For reasons not fully explained to the Court, Tenant's letter dated April 17, 2009 was sent to the attention of "To whom It May Concern". The Tenant did not offer any proof of mailing and had no idea if his letter was ever received. The Tenant further testified that during the first eighteen (18) months he occupied the Premises, he did not send any written notice to the Town Housing Department that the items complained of at the Premises were not repaired, even though these conditions existed from the first day Tenant took possession. On cross-examination, the Tenant testified that none of the problems he had complained about in the Premises prevented him from living there. The only item the Tenant complained of was having to clean the rust stains.

Even if this Court were to find the testimony of the Tenant as credible, which this Court does not, the items that the Tenant complained of, while they may be annoying, seem to be minor maintenance items that are easily repairable and do not prevent habitation.

In addition to the foregoing, the Tenant's testimony during cross-examination, that the problems complained of did not prevent his habitation in the Premises, coupled with the Tenant's first written notice, "To Whom It May Concern" eighteen (18) months after Tenant took possession stretchers the boundaries of credibility. [*6]

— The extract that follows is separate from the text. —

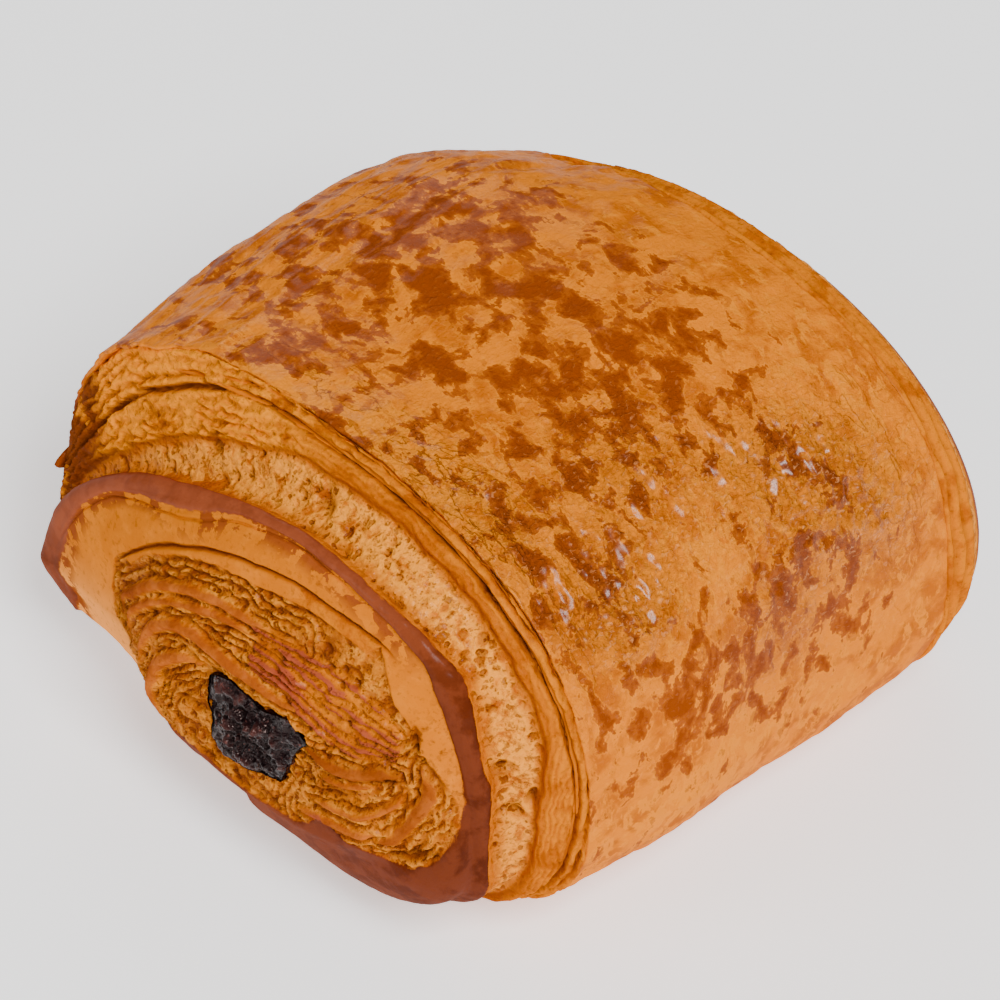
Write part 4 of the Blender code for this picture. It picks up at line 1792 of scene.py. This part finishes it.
@dataclass
class Sheets:
    """Thin sheets of dough that stand out of the wrap's cut edge at one end."""

    end: End
    columns: int = 640
    thickness: float = 0.42
    depth: float = 3.0
    sunken: float = 0.45
    seed: int = 77
    profile: int = 10
    middle: tuple[float, float, float] = (0.0, 0.0, 18.0)
    places: tuple[tuple[float, float], ...] = ((8.95, 0.25), (8.62, 0.35), (8.28, 0.35))

    def sheet(self, order: int, station: float, proud: float) -> Array:
        """One thin ring-shaped sheet with an uneven edge.

        Args:
            order: number of the sheet, which seeds its unevenness.
            station: station of the loft that it follows.
            proud: how far its edge stands out.

        Returns:
            Points of the closed ring.
        """
        outlines = front_outlines() if self.end is End.FRONT else back_outlines()[::-1]
        loft = Loft(outlines)
        angles = np.linspace(0, 2 * np.pi, self.columns, endpoint=False)
        line = loft.points(np.array([station]), angles)[0]
        noise = Relief(self.seed + order)
        uneven = noise.layered(line, 6.0, 4)
        drift = noise.layered(line + 40, 9.0, 3)
        outward = line - self.middle
        outward[:, 1] = 0.0
        outward /= np.linalg.norm(outward, axis=1, keepdims=True)
        flat = smooth_step(0.0, 3.0, line[:, 2])[:, None]
        out = self.end.value
        rows = []
        for turn in np.linspace(0, 2 * np.pi, self.profile, endpoint=False):
            across = 0.5 * self.thickness * math.sin(turn)
            along = math.cos(turn)
            reach = np.where(along > 0, proud + 0.45 * uneven, -self.depth) * abs(along)
            shift = (across + 0.25 * drift - self.sunken)[:, None] * outward
            row = line + shift * flat
            row[:, 1] += out * reach
            row[:, 2] = np.maximum(row[:, 2], 0.02)
            rows.append(row)
        return np.array(rows)

    def build(self) -> bpy.types.Object:
        """Join the sheets of this end into one piece and dress it."""
        points = []
        faces = []
        count = 0
        for order, (station, proud) in enumerate(self.places):
            ring = self.sheet(order, station, proud)
            quads = ring_faces(ring)
            if self.end is End.BACK:
                quads = quads[:, ::-1]
            points.append(ring.reshape(-1, 3))
            faces.append(quads + count)
            count += len(points[-1])
        name = "front_sheets" if self.end is End.FRONT else "back_sheets"
        piece = make_mesh(name, np.concatenate(points), np.concatenate(faces), {})
        dress(piece, SheetEdge().make(), "pastry_roll")
        return piece


@dataclass
class Stick:
    """Chocolate stick through the roll, with a broken lumpy face at each end."""

    width: float = 12.2
    height: float = 8.4
    front: float = -31.9
    back: float = 33.0
    power: float = 2.8
    columns: int = 180
    cap_rings: int = 44
    side_rows: int = 60
    neck: float = 1.6
    seed: int = 5

    def outlines(self, y: Array, directions: Array) -> Array:
        """Outlines of the stick, broken at the front and plain behind.

        Args:
            y: place of each row along the roll.
            directions: directions across the stick in radians.

        Returns:
            Distance of its side from its middle.
        """
        across = (np.abs(np.cos(directions)) / (self.width / 2)) ** self.power
        upward = (np.abs(np.sin(directions)) / (self.height / 2)) ** self.power
        plain = (across + upward) ** (-1 / self.power)
        broken = 1 - smooth_step(self.front + 0.5, self.front + 0.5 + self.neck, y)
        return plain + (lump_reach(directions) - plain)[None, :] * broken[:, None]

    def build(self) -> bpy.types.Object:
        """Model the bar and its two lumpy ends, and dress it."""
        directions = np.linspace(0, 2 * np.pi, self.columns, endpoint=False)
        caps = np.linspace(0.02, 1.0, self.cap_rings)
        side = np.linspace(0.0, 1.0, self.side_rows + 2)[1:-1] ** 1.6
        side_y = self.front + side * (self.back - self.front - 0.3)
        y = np.concatenate([np.full_like(caps, self.front), side_y, np.full_like(caps, self.back)])
        share = np.concatenate([caps, np.ones_like(side), caps[::-1]])
        noise = Relief(self.seed)
        circle = 5 * np.stack([np.cos(directions), np.zeros_like(directions), np.sin(directions)], axis=-1)
        uneven = 1 + 0.10 * noise.layered(circle, 1.6, 3, 0.6)
        reach = self.outlines(y, directions) * share[:, None] * uneven
        grid = np.stack([STICK_MIDDLE[0] + reach * np.cos(directions),
                         np.broadcast_to(y[:, None], reach.shape),
                         STICK_MIDDLE[1] + reach * np.sin(directions)], axis=-1)
        lumps = noise.layered(grid, 2.0, 4, 0.6)
        nearest = noise.cells(grid + 9, 1.5)
        crags = 1.3 * lumps + 1.1 * (0.45 - nearest) + 0.35 * noise.layered(grid + 40, 0.8, 3)
        edge = share[:, None] ** 4
        cap = (share[:, None] < 1.0) | (np.abs(y[:, None]) > 31.85)
        outward = np.sign(grid[..., 1])
        broken = np.clip(0.35 + 1.2 * crags, -1.2, 1.4)
        bulge = np.where(outward < 0, broken, np.clip(crags - 0.9, -1.6, 0.0))
        grid[..., 1] += np.where(cap, outward * (bulge * (1 - 0.8 * edge) - 0.3 * edge), 0.0)
        faces = ring_faces(grid)[:-self.columns]
        first = np.arange(self.columns)
        last = first + (len(y) - 1) * self.columns
        points = grid.reshape(-1, 3)
        ends = np.array([grid[0].mean(axis=0), grid[-1].mean(axis=0)])
        # The crest heights also tell the finish where to paint the chocolate's highlights.
        crests = np.concatenate([crags.ravel(), [0.0, 0.0]])
        count = len(points)
        front_fan = np.stack([np.full_like(first, count), first, np.roll(first, -1)], axis=-1)
        back_fan = np.stack([np.full_like(first, count + 1), np.roll(last, -1), last], axis=-1)
        triangles = np.concatenate([faces[:, [0, 1, 2]], faces[:, [0, 2, 3]], front_fan, back_fan])
        piece = make_mesh("chocolate_bar", np.concatenate([points, ends]), triangles, {"crest": crests})
        dress(piece, DarkChocolate().make(), "chocolate_stick")
        return piece


def main() -> None:
    """Build the studio and every piece of the pastry in order."""
    logging.basicConfig(level=logging.INFO, format="%(message)s")
    Studio().build()
    Wrap().build()
    FrontSpiral().build()
    FrontBand().build()
    BackTurns().build()
    Sheets(End.FRONT).build()
    Sheets(End.BACK).build()
    Stick().build()


if __name__ == "__main__":
    main()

Therefore, based upon the foregoing this Court rejects Tenant's defense that the Landlord breached its warranty of habitability.



CONCLUSION AND ORDER

For the foregoing reasons, it is hereby ordered that the motion of the Respondent to dismiss the instant action is denied and it is further ordered that the Petitioner is granted a judgment of possession, a warrant of eviction and a judgment in the amount of nine thousand nine hundred ($9,900.00) dollars.

This constitutes the decision and order of the Court. SO ORDERED:

DISTRICT COURT JUDGE

Dated: August 19, 2009

cc:

Footnotes

Footnote 1: The Court has taken judicial notice of the fact that most toilets have only 2 bolts.